CCD300 Gallery (Caochangdi, Beijing).

Iona Whittaker: Bo Shang’s “Unexpected Reality” series at CCD300 gallery situates mirage-like figures of dinosaurs in the sparse pre-urban landscapes of Inner Mongolia — resource-rich locations where the human apparatus has sprung up in the absence of inhabitants. Hovering on rutted tracts, these peaceful chimeras enact a metaphoric gaze upon desolate traces, lonely and surreal. These photographs are the products of a wonderful imagination and sensitivity to contemporary states hanging between time and space, aspiration and paucity, reality and what is keenly sensed.

Gu Ling: In the introduction to the exhibition, Gu Zheng called the new empty cities of Inner Mongolia “ghost towns.” Ghost towns are nothing new, of course, like the infamous Pruitt-Igoe housing project in Missouri.
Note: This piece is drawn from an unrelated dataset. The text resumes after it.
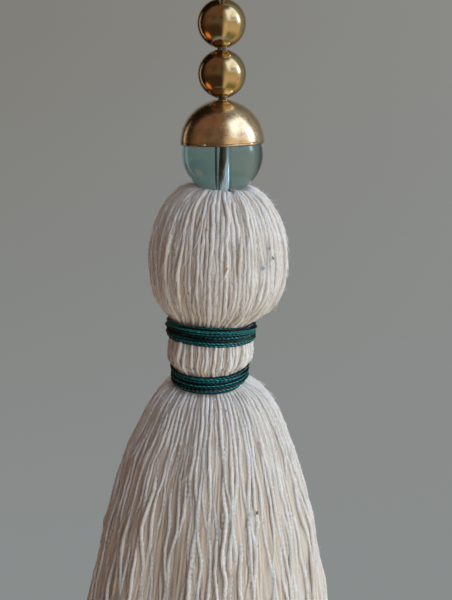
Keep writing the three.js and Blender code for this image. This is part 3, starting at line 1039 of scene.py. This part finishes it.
head = head_strands()
outer = outer_skirt()
second = under_skirt(seed=51, count=84, rings=44, depths=(1.25, 1.8), radius=0.50)
inner = inner_skirt(seed=53, count=170, rings=24, shares=(0.08, 0.92), radius=0.55)
yarn_piece("yarn_head", chosen(head, ON_TOP), sides=8, seed=41, replaced="yarn_bundle")
yarn_piece("yarn_head_under", chosen(head, ~ON_TOP), sides=5, seed=42)
packed_fill("yarn_head_fill", HEAD, 84, 64, reach=(0.01, 0.99), depths=(0.44, 0.38), relief=0.28, seed=48)
yarn_piece("yarn_skirt_outer", chosen(outer, ON_TOP), sides=8, seed=43, rough=0.05)
yarn_piece("yarn_skirt_between", chosen(outer, ~ON_TOP), sides=5, seed=44, rough=0.06)
yarn_piece("yarn_skirt_second", second, sides=6, seed=45)
packed_fill("yarn_skirt_fill", SKIRT, 124, 52, reach=(0.0, 0.88), depths=(0.28, 0.44), relief=0.24, seed=49)
yarn_piece("yarn_skirt_inner", inner, sides=5, seed=47)
fuzz("yarn_fuzz", (head, outer), per_source=(4200, 4000), seed=61)

# Coloured bits spun in with the cotton: which strands, direction in degrees from +X, height, size, colour.
FLECKS = [
    (head, -94, -96.0, 0.60, (0.05, 0.035, 0.030)), (head, -56, -96.0, 0.50, (0.80, 0.40, 0.42)),
    (head, -52, -105.7, 0.55, (0.30, 0.42, 0.54)), (head, -40, -103.3, 0.42, (0.06, 0.17, 0.20)),
    (head, -44, -101.6, 0.34, (0.16, 0.30, 0.44)), (head, -80, -105.2, 0.34, (0.80, 0.52, 0.16)),
    (head, -100, -96.5, 0.26, (0.45, 0.22, 0.16)), (head, -143, -113.1, 0.40, (0.82, 0.66, 0.34)),
    (head, -118, -112.0, 0.26, (0.35, 0.20, 0.14)), (head, 25, -106.0, 0.40, (0.16, 0.28, 0.42)),
    (head, 80, -98.0, 0.34, (0.60, 0.25, 0.25)), (head, 150, -110.0, 0.34, (0.06, 0.05, 0.05)),
    (outer, -53, -151.4, 0.34, (0.85, 0.42, 0.48)), (outer, -61, -167.4, 0.40, (0.02, 0.02, 0.025)),
    (outer, -86, -184.6, 0.36, (0.97, 0.98, 1.0)), (outer, -78, -142.6, 0.26, (0.06, 0.22, 0.42)),
    (outer, 10, -175.0, 0.36, (0.16, 0.28, 0.42)), (outer, 95, -160.0, 0.36, (0.72, 0.30, 0.32)),
    (outer, 170, -190.0, 0.36, (0.05, 0.035, 0.030)),
]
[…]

The dinosaurs Bo Shang brings into the ghost cities are not the gigantic beasts who once walked the earth, but very gentle creatures, as if projecting a past life into this one.

Book Fair, organized by Jia Zazhi.

Gu Ling: On the second day of the opening, the Jia Zazhi Company (translation: Fake Magazine Company), a photography and art promotion publishing space founded by Yan You and Aman, held a “book fair” of stalls by young photographers and artists at Caoliaochang2, a well-known gathering spot in Caochangdi. Many hand-made albums by artists filled the tables, like Zhu Lanqing’s 17 collections of experimental street-scene photography dealing with the theme of trust, or the limited editions of artworks and pamphlets, like Sun Yanchu’s Obsessed — a collection of works from 2004 to 2011 (with a foreword by Karen Smith). At the gates, a whole goat was being roasted, and the scrumptiousness wafted in with the charcoal into the little houses jammed with all sorts of miscellaneous old tchotchkes and knick-knacks — a scene to behold in itself.